Iola while a nurse during the Civil War feels that she "had lived through ages during these last few years" (344). Time here proves her master, dominating her understanding of how she has changed. There are other ways to thing about change--it can be spatial, not just temporal. What would a spatial configuration of ending the specter of slavery look like? Iola Leroy, or Shadows Uplifted meditates on how the temporal marker of social change dominates war and racial memory of the 1890s. Or, perhaps, the novel is trying to counteract the very spatial configuring Jim Crow. As bodies were being drawn on racial lines, temporal models of social change became an alternative for the failed moment of embodied racial equality. The dream, in summary, seems to have been deferred on temporal lines.

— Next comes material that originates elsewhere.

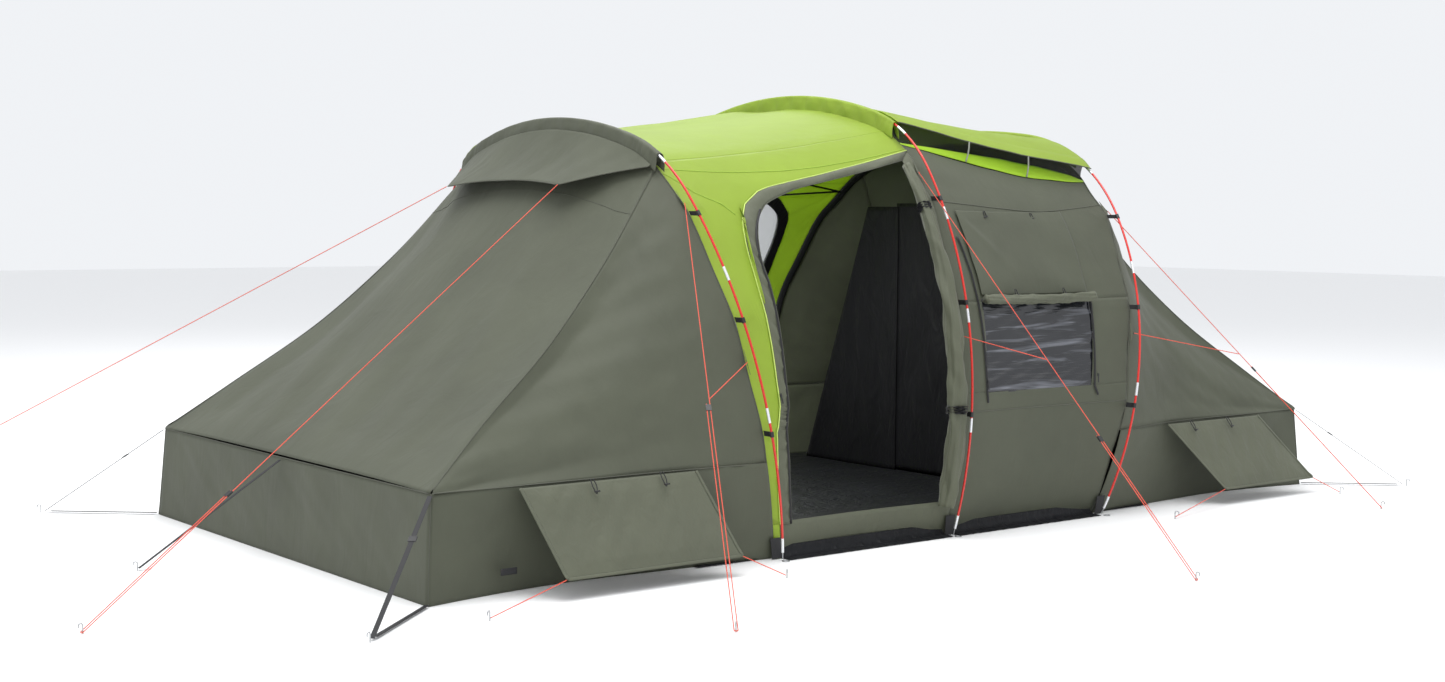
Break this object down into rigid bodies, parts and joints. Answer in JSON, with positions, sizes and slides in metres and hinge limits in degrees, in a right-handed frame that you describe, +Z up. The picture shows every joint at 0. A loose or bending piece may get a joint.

Reflecting on her past, Iola states: "But it is useless . . . to brood over the past. Let us be happy in the present" (387). How should the past look to the present? How should futurity take into account the present and the past? Should we even draw lines of continuity to chart societal change? What present(s) are being suppressed in the effort to rethink connections over time?
Something I'd like to look at more is this interesting line: "Caste plays such fantastic tricks in this country" (430). Indeed, how does class configure in the spatial and temporal axes?
WORKS CITED
Harper, Frances. Iola Leroy, or Shadows Uplifted. 1892. Three Classic African-American Novels. Ed. Henry Louis Gates. New York: Vintage, 1990.